TYRION: People love stories. And no one has a better story than Bran
ARYA, WHO LEARNED SHAPE-SHIFTING AND MURDERED THE INVINCIBLE ICE KING OF DEATH: Bran has what now
Star Wars VII: the force awakens
Star Wars VIII: the force goes out to play
Star Wars IX: goodnight force
Wow…Looks like I’ve added some muscle mass.
~me everytime the scale tells me
I’m getting fatter.
Instead of the death penalty they should make prisoners nice and comfortable and then tell them that the remote control is across the room.
You can use the phrase “lickity split” as much as you want at work and they can’t fire you.
Me: It’s been a while since we’ve had to take one of the kids to the ER.
Trampoline: Hold my beer.
Pizza will never hurt your feelings.
They say kids grow up fast but I just licked my thumb & wiped my son’s face so parents grow up fast too. I’ve already become my grandmother.
God I hate these crossword puzzles
Does anyone know a 3 letter word for “Father”?
Him: you work from home all the time, how do you deal with the isolation?
Me: *mouth full of 8am icecream* I’m glad you’ve come to me about this matter
HER: I love Deadpool
ME: I love Dead Pool
HER: Oh, cool, you read comics too?
ME: *staring out at pond where I toss victims’ bodies* Hmm?
My answer to the question “where would you most like to work?” is the same as to the question “what’s your favourite dog?” Chocolate lab.
Doctor: When he wakes from this coma, we don’t know if he’ll be the same or have brain damage
Me *opening eyes* gonna buy a duck and call it Dan Quackroyd
Doctor: Oh no
Wife: Oh shit he’s the same
the main thing dating apps have taught me is that there are towns within 20 miles of me that I’ve somehow never heard of
The only difference between an outpatient mental health facility and a bar is the lighting.
Be the change!!
*loosely falls to the floor*
*quarter spins*
The Airbnb reviews never tell you how comfortable the toilets are for falling asleep on
me: a weirdo broke into my house
cop: are you positive it was a weirdo
me: they stole all my jeff goldblum spoken word poetry albums so you tell me
Why do people say “meteoric rise”? You know, meteors…those space rocks that famously don’t go up?
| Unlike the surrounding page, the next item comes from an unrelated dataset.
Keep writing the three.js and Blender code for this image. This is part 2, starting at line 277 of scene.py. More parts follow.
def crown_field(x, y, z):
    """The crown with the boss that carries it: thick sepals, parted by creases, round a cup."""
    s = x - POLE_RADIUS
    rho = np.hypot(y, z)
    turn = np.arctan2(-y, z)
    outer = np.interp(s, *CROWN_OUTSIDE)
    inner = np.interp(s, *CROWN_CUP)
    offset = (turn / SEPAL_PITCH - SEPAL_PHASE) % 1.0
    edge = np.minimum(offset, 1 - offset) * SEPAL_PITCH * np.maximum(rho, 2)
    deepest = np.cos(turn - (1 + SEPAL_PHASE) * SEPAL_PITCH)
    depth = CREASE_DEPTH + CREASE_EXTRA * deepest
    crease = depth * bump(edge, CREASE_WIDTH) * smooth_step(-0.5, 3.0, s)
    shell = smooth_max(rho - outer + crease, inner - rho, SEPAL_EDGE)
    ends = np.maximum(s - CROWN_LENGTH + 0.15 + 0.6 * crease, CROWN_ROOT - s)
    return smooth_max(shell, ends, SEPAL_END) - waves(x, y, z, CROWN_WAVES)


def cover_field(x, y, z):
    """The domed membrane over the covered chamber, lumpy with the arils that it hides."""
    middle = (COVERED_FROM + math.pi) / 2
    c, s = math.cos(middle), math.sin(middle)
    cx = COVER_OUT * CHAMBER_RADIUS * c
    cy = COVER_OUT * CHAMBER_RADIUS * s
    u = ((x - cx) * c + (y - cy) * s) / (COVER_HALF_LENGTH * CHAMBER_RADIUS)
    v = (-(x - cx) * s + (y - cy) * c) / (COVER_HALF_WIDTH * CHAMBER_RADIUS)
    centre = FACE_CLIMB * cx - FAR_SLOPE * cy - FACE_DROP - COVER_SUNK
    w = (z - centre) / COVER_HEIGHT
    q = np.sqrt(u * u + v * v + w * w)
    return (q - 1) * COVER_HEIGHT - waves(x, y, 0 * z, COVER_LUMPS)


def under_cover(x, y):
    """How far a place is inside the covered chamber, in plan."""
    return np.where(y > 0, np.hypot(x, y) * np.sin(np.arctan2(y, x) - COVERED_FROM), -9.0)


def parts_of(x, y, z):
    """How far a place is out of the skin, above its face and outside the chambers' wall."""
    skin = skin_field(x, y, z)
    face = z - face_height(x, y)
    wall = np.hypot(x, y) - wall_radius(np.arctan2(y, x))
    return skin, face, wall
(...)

We could be like Romeo and Juliet. You go die and I’ll go to sleep.
Why are ghosts always just moaning? Did your manners die too? Use your words!
Stop.
Someone once decided that if you wanted a quick wedding, it should be officiated by an Elvis impersonator
THAT is an influencer
I want to cover you in expensive things like gasoline.
“Where’s the pizza?”
“What pizza?”
“Sicilian, extra cheese.”
“Haven’t seen it.”
“The app says it was delivered.”
“Look, I don’t know what to tell you.”
Bob ross: we don’t make mistakes, just happy little accidents
me: please Bob. I’m sorry
Bob: *attaching silencer to his handgun* but you screwed up
5: what’s for dinner
Me: chicken
5: cow chicken or human chicken?
There’s no such thing as “fair trade” honey. Those bees are gettin’ screwed.